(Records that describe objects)
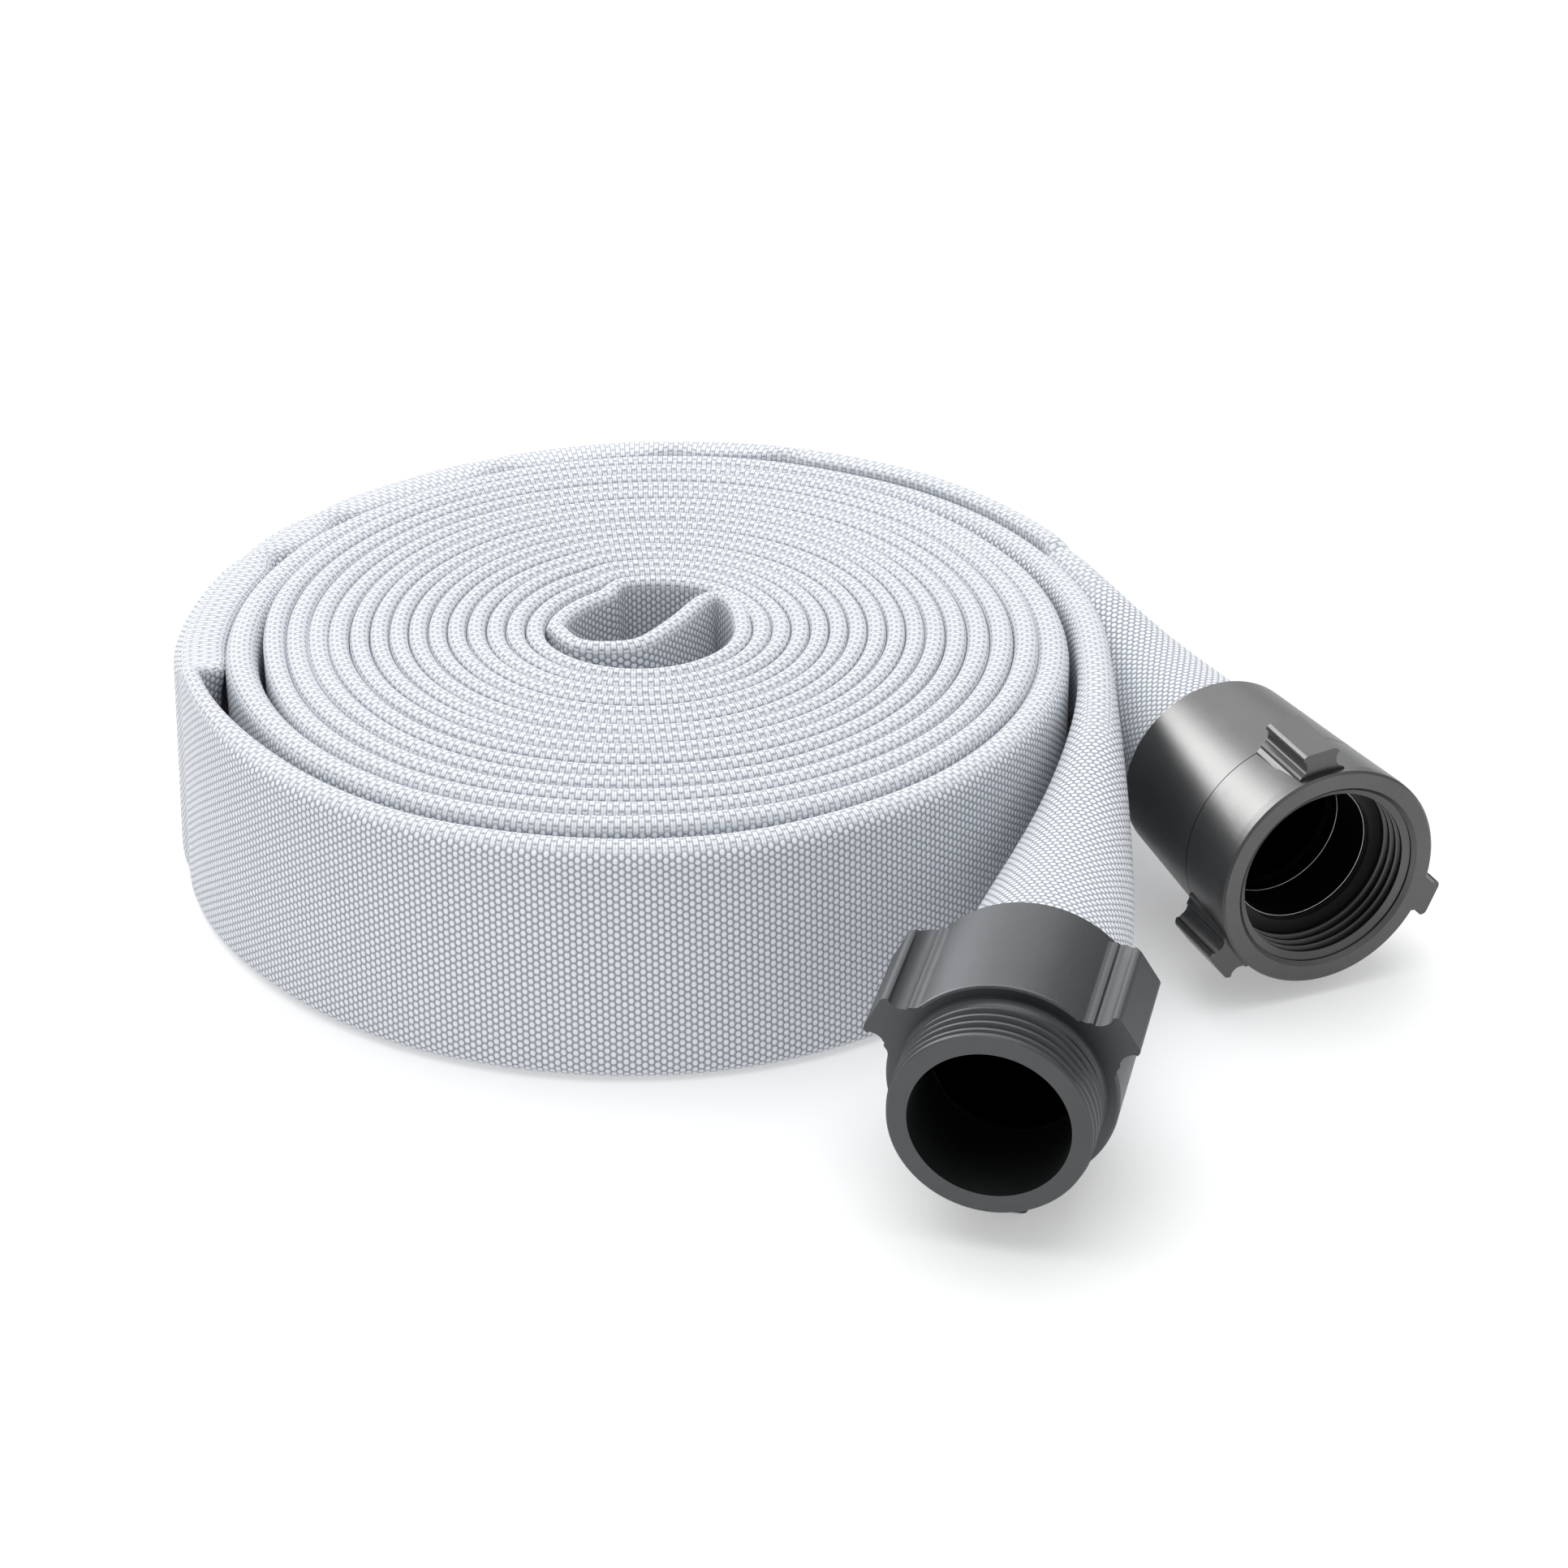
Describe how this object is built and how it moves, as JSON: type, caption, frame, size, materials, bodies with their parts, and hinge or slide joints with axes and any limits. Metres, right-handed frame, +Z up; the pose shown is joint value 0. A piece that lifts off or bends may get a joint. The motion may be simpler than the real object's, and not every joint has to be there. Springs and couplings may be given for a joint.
{
  "type": "rolled fire hose",
  "caption": "Lay-flat woven fire hose in a double roll, with a threaded male coupling on one end and a swivel female coupling on the other.",
  "frame": {"origin": "centre of the part's footprint, on the surface that the roll lies on", "axes": "+Z up out of that surface; +X to the right as both couplings face -Y"},
  "size_m": [0.4344, 0.4289, 0.0947],
  "materials": {
    "jacket": "white woven polyester, matt",
    "coupling": "grey hard-anodised, satin, fine turned lines",
    "rubber": "black, matt",
    "brass": "dull",
    "steel": "bright"
  },
  "bodies": {
    "coil": {"hose_roll": "jacket", "male_tail": "jacket", "male_jacket_end": "jacket", "male_liner_end": "rubber", "male_gasket": "rubber", "male_expansion_ring": "brass", "male_body": "coupling"},
    "female_end": {"female_tail": "jacket", "female_jacket_end": "jacket", "female_liner_end": "rubber", "female_gasket": "rubber", "female_expansion_ring": "brass", "female_bowl": "coupling", "race_balls": "steel"},
    "swivel": {"swivel_ring": "coupling", "race_plug": "steel", "swivel_gasket": "rubber"}
  },
  "joints": [
    {"name": "female_end_swing", "type": "hinge", "parent": "coil", "child": "female_end", "pos_m": [0.07689, 0.15676, 0.0428], "axis": [0, 0, 1], "range_deg": [0, 40]},
    {"name": "swivel_spin", "type": "hinge", "parent": "female_end", "child": "swivel", "pos_m": [0.1664, -0.03712, 0.0465], "axis": [0.3811, -0.9245, 0], "continuous": true}
  ]
}
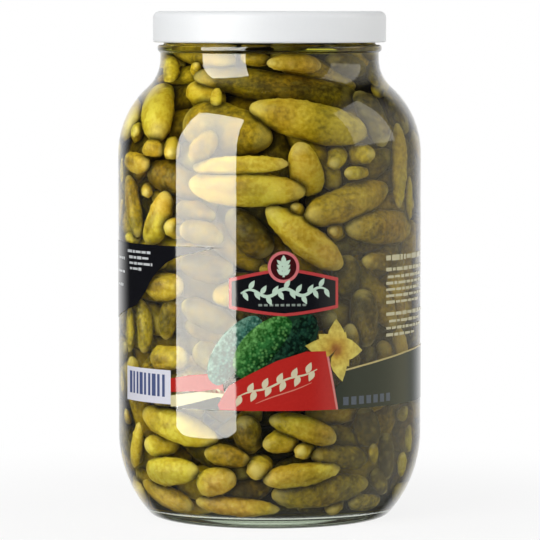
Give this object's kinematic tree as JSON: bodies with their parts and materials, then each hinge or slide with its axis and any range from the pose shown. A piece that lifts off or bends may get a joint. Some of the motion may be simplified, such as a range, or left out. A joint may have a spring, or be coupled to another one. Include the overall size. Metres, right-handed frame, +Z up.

**Task details**.
Copy every line of the listing that includes the string "with".

**Final result**.
Describe how this object is built and how it moves, as JSON: type, caption, frame, size, materials, bodies with their parts, and hinge or slide joints with axes and any limits. Metres, right-handed frame, +Z up; the pose shown is joint value 0. A piece that lifts off or bends may get a joint. The motion may be simpler than the real object's, and not every joint has to be there. Springs and couplings may be given for a joint.
  "caption": "Lay-flat woven fire hose in a double roll, with a threaded male coupling on one end and a swivel female coupling on the other.",
Give this object's kinematic tree as JSON: bodies with their parts and materials, then each hinge or slide with its axis and any range from the pose shown. A piece that lifts off or bends may get a joint. Some of the motion may be simplified, such as a range, or left out. A joint may have a spring, or be coupled to another one. Include the overall size. Metres, right-handed frame, +Z up.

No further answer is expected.